An 85-N box of oranges is being pushed across a horizontal floor. As it moves, it is slowing at a constant rate of 0.90 m/s each second. The push force has a horizontal component of 20 N and a vertical component of 25 N downward. Calculate the coefficient of kinetic friction between the box and floor.

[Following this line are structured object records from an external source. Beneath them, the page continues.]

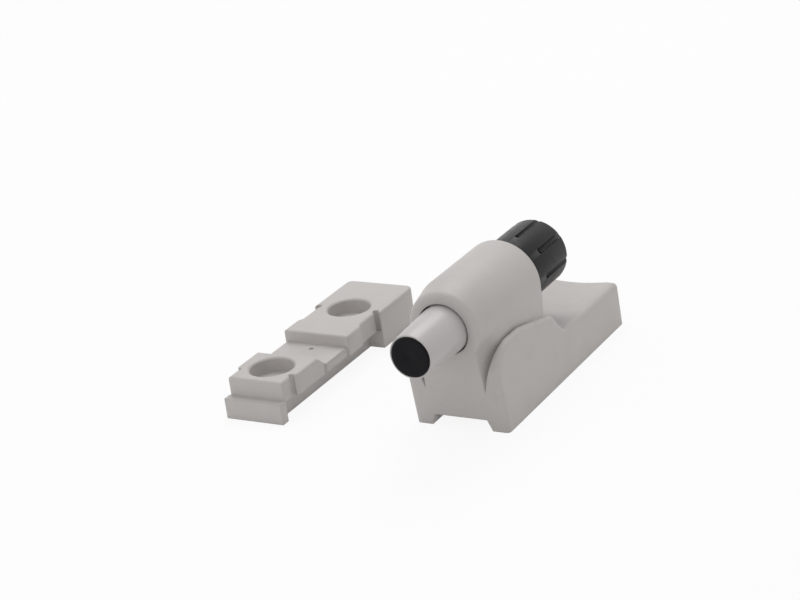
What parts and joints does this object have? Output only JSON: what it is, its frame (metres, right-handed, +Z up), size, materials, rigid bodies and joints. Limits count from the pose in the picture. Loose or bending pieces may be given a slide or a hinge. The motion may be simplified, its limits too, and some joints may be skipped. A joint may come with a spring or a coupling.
{
  "type": "soft close damper",
  "caption": "Clip-on soft close damper for a cabinet door: sprung nose with rubber pad, turning damping knob, and its screw-down base plate taken off beside it.",
  "frame": {"origin": "middle of the underside of the whole set, on the surface that it stands on", "axes": "+Y along the damper from its rubber nose to its knob, +X from the base plate to the damper, +Z up"},
  "size_m": [0.0634, 0.0722, 0.0314],
  "materials": {
    "housing_grey": "satin moulded, fine spark texture",
    "plate_grey": "satin moulded",
    "sleeve_grey": "smooth, low gloss",
    "bumper_rubber": "matte",
    "knob_black": "satin moulded",
    "white_acetal": "machined",
    "black_acetal": "moulded",
    "gland_nylon": "moulded",
    "steel_tube": "drawn",
    "steel_rod": "ground and polished",
    "spring_steel": "drawn wire and strip",
    "brass_guide": "turned",
    "seal_rubber": "smooth",
    "foam": "closed-cell foam"
  },
  "bodies": {
    "body": {"housing": "housing_grey", "base_plate": "plate_grey", "nose_guide_ring": "white_acetal", "damper_cylinder": "steel_tube", "guide_snap_ring": "spring_steel", "rod_guide": "brass_guide", "rod_seal": "seal_rubber", "accumulator_foam": "foam", "foam_washer": "spring_steel", "end_plug": "brass_guide", "end_plug_seal": "seal_rubber", "return_spring": "spring_steel", "spring_seat": "white_acetal", "rear_gland": "gland_nylon", "knob_friction_ring": "seal_rubber", "retaining_clip": "spring_steel"},
    "plunger": {"nose_sleeve": "sleeve_grey", "rubber_bumper": "bumper_rubber", "piston_rod": "steel_rod", "piston": "white_acetal", "piston_ring": "black_acetal", "check_valve_disc": "spring_steel", "piston_retainer": "brass_guide"},
    "knob": {"adjuster_knob": "knob_black", "knob_end_cap": "knob_black", "metering_spindle": "brass_guide", "spindle_seal": "seal_rubber"}
  },
  "joints": [
    {"name": "plunger_slide", "type": "slide", "parent": "body", "child": "plunger", "axis": [0, 1, 0], "range_m": [0, 0.01], "stiffness_N_per_m": 80, "springref_m": -0.01, "deforming": ["return_spring"]},
    {"name": "knob_turn", "type": "hinge", "parent": "body", "child": "knob", "pos_m": [0.0212, 0.0123, 0.0226], "axis": [0, 1, 0], "range_deg": [-135, 135]}
  ]
}
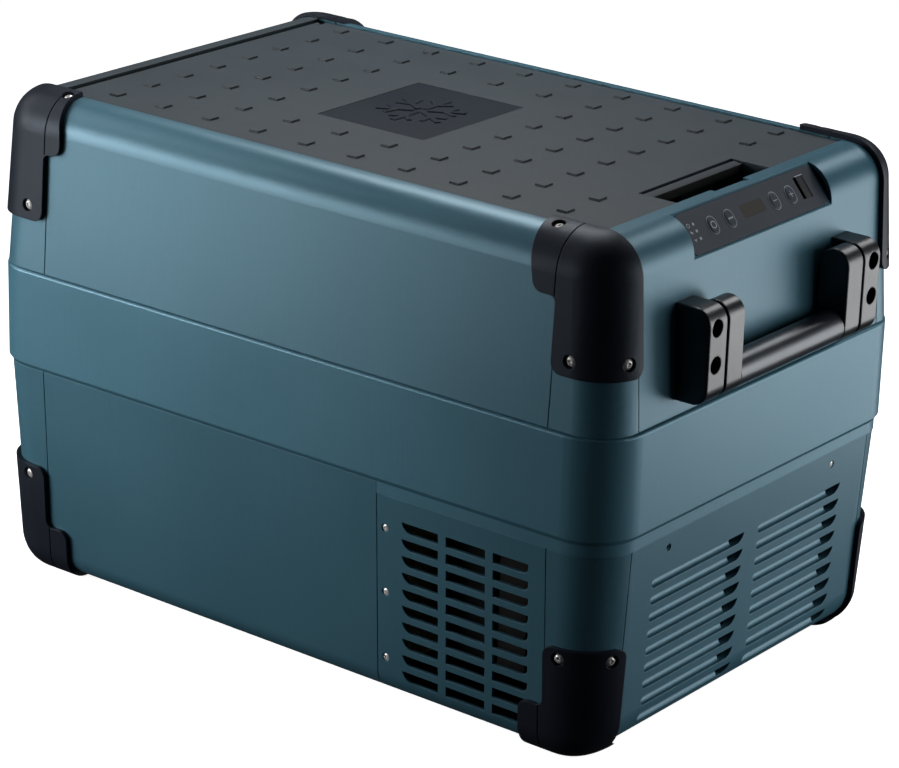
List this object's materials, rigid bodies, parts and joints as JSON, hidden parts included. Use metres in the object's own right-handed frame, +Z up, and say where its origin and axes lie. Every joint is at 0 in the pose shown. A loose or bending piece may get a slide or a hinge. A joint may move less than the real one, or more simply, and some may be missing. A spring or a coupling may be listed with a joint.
{
  "type": "compressor cooler fridge",
  "caption": "Portable compressor cooler: insulated box with hinged lid, sunk control panel, drop handle at each end, corner guards and vented machine bay.",
  "frame": {"origin": "on the floor, under the middle of the box", "axes": "+Z up, +X to the control panel end, -Y to the long side called front, which carries one of the two vent panels"},
  "size_m": [0.665, 0.398, 0.4084],
  "materials": {
    "teal_paint": "satin textured teal paint",
    "teal_band": "satin teal moulding",
    "guard_black": "satin black plastic",
    "base_black": "matt black",
    "lid_grey": "fine grained dark grey",
    "emblem": "smooth dark slate",
    "stainless": "bright stainless",
    "handle_black": "satin gloss black",
    "grip_black": "satin gloss black",
    "black_steel": "black oxide",
    "fascia": "matt charcoal",
    "button": "satin charcoal",
    "display": "smoked amber window",
    "led": "pale translucent lens",
    "socket_black": "black moulding",
    "circuit": "green board",
    "liner_white": "smooth light grey liner",
    "foam": "rigid foam",
    "gasket": "soft seal",
    "copper": "copper tube",
    "compressor_black": "black enamel",
    "aluminium": "plain fins",
    "basket_wire": "plated wire"
  },
  "bodies": {
    "root": {"upper_side_panels": "teal_paint", "upper_end_panel_control": "teal_paint", "upper_end_panel_hinge": "teal_paint", "upper_corner_posts": "teal_paint", "lower_side_panels": "teal_paint", "lower_end_panel_hinge": "teal_paint", "lower_corner_posts": "teal_paint", "side_vent_panels": "teal_paint", "end_louvre_panel": "teal_paint", "belt_band": "teal_band", "upper_corner_guards": "guard_black", "lower_corner_guards": "guard_black", "base_tray": "base_black", "fan_frame": "base_black", "hinge_cover": "lid_grey", "guard_screws": "stainless", "vent_screws": "stainless", "hinge_pins": "stainless", "latch_striker": "stainless", "handle_pivot_pins": "stainless", "handle_mounts": "handle_black", "handle_mount_screws": "black_steel", "control_fascia": "fascia", "display_window": "display", "status_leds": "led", "interior_lamp": "led", "usb_socket": "socket_black", "dc_inlet": "socket_black", "ac_inlet": "socket_black", "control_board": "circuit", "inner_liner": "liner_white", "rim_collar": "liner_white", "foam_insulation": "foam", "compressor_grommets": "gasket", "evaporator_coil": "copper", "refrigerant_pipes": "copper", "filter_drier": "copper", "compressor": "compressor_black", "condenser": "aluminium", "power_module": "aluminium", "wire_basket": "basket_wire"},
    "lid": {"lid_shell": "lid_grey", "lid_liner": "liner_white", "lid_foam": "foam", "lid_gasket": "gasket", "emblem_plate": "emblem", "latch_pin": "stainless", "latch_spring": "stainless"},
    "latch": {"latch_lever": "lid_grey"},
    "fan": {"fan_rotor": "base_black"},
    "power_key": {"button_power": "button"},
    "set_key": {"button_set": "button"},
    "minus_key": {"button_minus": "button"},
    "plus_key": {"button_plus": "button"},
    "usb_flap": {"usb_cover": "button"},
    "handle_control": {"handle_arms_control": "handle_black", "handle_grip_control": "grip_black"},
    "handle_hinge_end": {"handle_arms_hinge": "handle_black", "handle_grip_hinge": "grip_black"}
  },
  "joints": [
    {"name": "lid_hinge", "type": "hinge", "parent": "root", "child": "lid", "pos_m": [-0.2615, 0, 0.3986], "axis": [0, -1, 0], "range_deg": [0, 90]},
    {"name": "latch_lift", "type": "hinge", "parent": "lid", "child": "latch", "pos_m": [0.2315, 0, 0.399], "axis": [0, -1, 0], "range_deg": [0, 18], "stiffness_Nm_per_rad": 0.4, "springref_deg": -5.73},
    {"name": "fan_spin", "type": "hinge", "parent": "root", "child": "fan", "pos_m": [0.1925, -0.094, 0.0922], "axis": [1, 0, 0], "continuous": true},
    {"name": "power_press", "type": "slide", "parent": "root", "child": "power_key", "axis": [-0.7716, 0, -0.6361], "range_m": [0, 0.0008], "stiffness_N_per_m": 800},
    {"name": "set_press", "type": "slide", "parent": "root", "child": "set_key", "axis": [-0.7716, 0, -0.6361], "range_m": [0, 0.0008], "stiffness_N_per_m": 800},
    {"name": "minus_press", "type": "slide", "parent": "root", "child": "minus_key", "axis": [-0.7716, 0, -0.6361], "range_m": [0, 0.0008], "stiffness_N_per_m": 800},
    {"name": "plus_press", "type": "slide", "parent": "root", "child": "plus_key", "axis": [-0.7716, 0, -0.6361], "range_m": [0, 0.0008], "stiffness_N_per_m": 800},
    {"name": "usb_flap_hinge", "type": "hinge", "parent": "root", "child": "usb_flap", "pos_m": [0.28835, 0.0739, 0.3892], "axis": [-0.6361, 0, 0.7716], "range_deg": [0, 100]},
    {"name": "control_handle_swing", "type": "hinge", "parent": "root", "child": "handle_control", "pos_m": [0.3195, 0, 0.3362], "axis": [0, -1, 0], "range_deg": [0, 110]},
    {"name": "hinge_end_handle_swing", "type": "hinge", "parent": "root", "child": "handle_hinge_end", "pos_m": [-0.3195, 0, 0.3362], "axis": [0, 1, 0], "range_deg": [0, 110]}
  ]
}
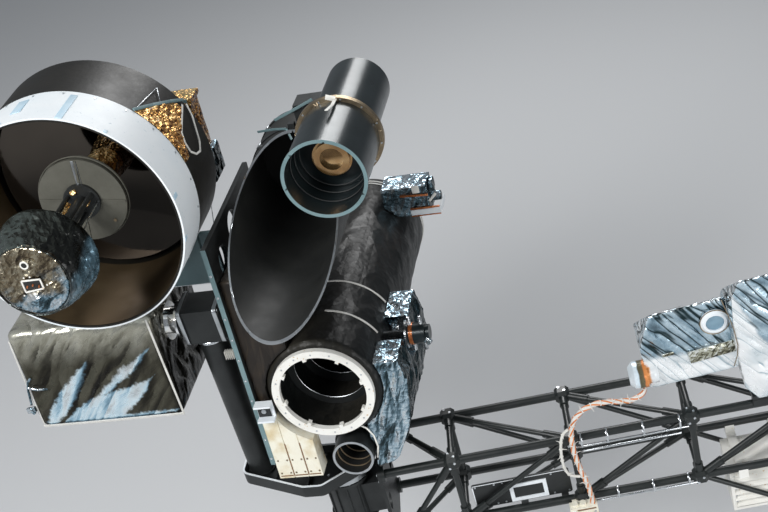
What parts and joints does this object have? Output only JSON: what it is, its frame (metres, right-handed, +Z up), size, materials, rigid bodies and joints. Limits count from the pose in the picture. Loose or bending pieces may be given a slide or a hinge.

2007-03-22 23:14:21 · 2 answers · asked by biscuits 2 in Science & Mathematics ➔ Physics
Ok, I have this idea :
the desacceleration is : 0.9 m/s^2
Normal component of the force = 25, then, the normal force will be equal to :
Normal force = 85 + 25 = 110 N
then, let's apply Newton's second law :
F - f = m*a
F = horizontal force = 20 N
f = force of friction = Normal*u
20 - 110u = 85/9.8*0.9
12.2 = 110u
u = 0.11 ...... Coefficient of kinetic friction
2007-03-23 05:21:54 · answer #1 · answered by anakin_louix 6 · 1⤊ 0⤋
First we'll figure out the Normal. That's going to be the "weight" of the box on the floor, including the mass and the push force. Thus, is 110N.
Next we'll figure out the force of friction: That's going to be the total acceleration (=ma, Newton's second law) minus the push force. We should get a negative result. Let's see: total acceleration is -.90*85=-76.5 (negative since it's slowing down), and push force is 25N. Thus, the force of friction is -101.5 - and it's negative.
Since the magnitude of the force of friction is equal to the coefficient of friction times the Normal, then the coefficient (mu) is the magnitude of the force of friction (so take out the negative) divided by the Normal=101.5/110=0.9227
2007-03-22 23:23:45 · answer #2 · answered by mck 2 · 0⤊ 1⤋